Victoria’s Lead Over New South Wales Continues To Grow

Australia’s housing market continues to throw up its regular ‘remarkables’. Right now, one of the features most remarked upon is that dwelling approvals in Victoria have grown very quickly and in just a year, have out-stripped those in New South Wales.

Sure, this is a population and economic prospects thing, but its also a policy consideration, and one we would do well to fully understand.

First, to the numbers.

To be absolutely clear, new home approvals across Australia grew by a solid 1.8% over the last year, totalling 227,900 separate approvals for the year-ended April. The market is stronger than anyone expected, and though there are headwinds in financing the loans of tomorrow, the approvals continue thick and fast.

But across the country, it’s a patchy story. Approvals in New South Wales are down 3.8% compared with the year-ended April 2017, and in Queensland its 1.6% and Western Australia, 7.0%. Meantime, approvals in Victoria rose 11.7% and in South Australia, they were up 10.2%.

These changes are shown in the chart, which emphasise the Victorian uprising.

Australian Dwelling Approvals by State: May ’16 – Apr ’18 (Number)

Source: ABS Catalogue 8731.0, Table 07

What the chart cannot do is explain the situation, and why it arises.

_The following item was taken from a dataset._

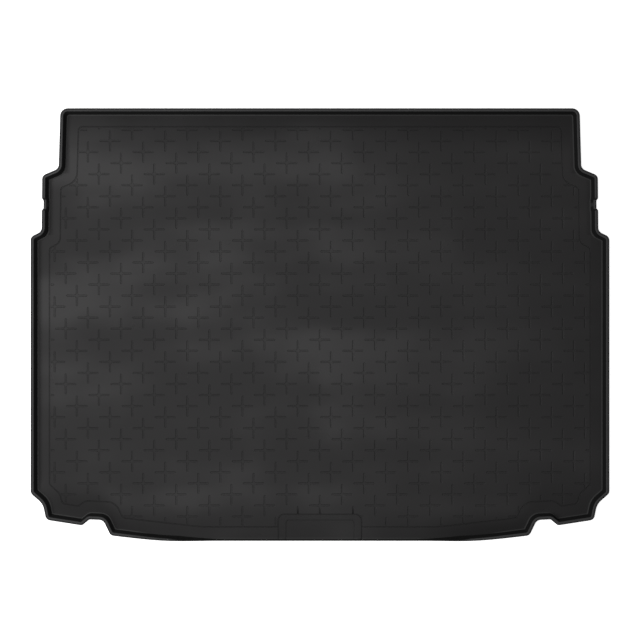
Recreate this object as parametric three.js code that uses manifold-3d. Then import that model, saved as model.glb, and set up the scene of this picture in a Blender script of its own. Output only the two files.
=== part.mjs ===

One reason for that is that housing markets are very complex, because in many respects, pretty much every household is focused on how it gains and maintains private home ownership. Housing is at the core of our economy, and so, everything in the economy impacts on it.

The big driver – always has been, always will be – is population. No surprises then that Victoria has the fastest growing population in Australia. Interest rates matter of course, but tend to be more economy wide, than focused on a single state or region. Employment, and future employment prospects, are fundamental to housing approvals – so the Submarine building program has something to do with South Australia’s revival, we suspect.

A final factor to consider, for today anyway, is land release programs. State governments and local councils release land on a sophisticated and planned basis, signaled many years in advance. If you haven’t done so, it is worth checking out your State’s planning authority website, or in regional areas, your local Shire’s website.

So how does that explain Victoria’s rise relative to pretty much every other state?

Victoria’s population is growing with net migration (from other states, as well as overseas) on the rise. Land has been released (and rezoned where needed, in key corridors) progressively over close to a decade, with a pipeline of developments continuing to come on line. It is the employment prospects question that confounds in Victoria. Along with South Australia, it is often considered Australia’s manufacturing ‘rust belt’.

There are solid drivers of employment in Victoria. A large infrastructure spend that will span a decade and link the city are part of that, as are post-industrial jobs in the food sector covering everything from growing technologies to packaging and the materials (including plastics and paper and cardboard) that are needed to ship the region’s food to other regions and around the world.

All of that – and more – is feeding into a housing market that is growing strongly right now and has prospects of continuing for at least a while yet.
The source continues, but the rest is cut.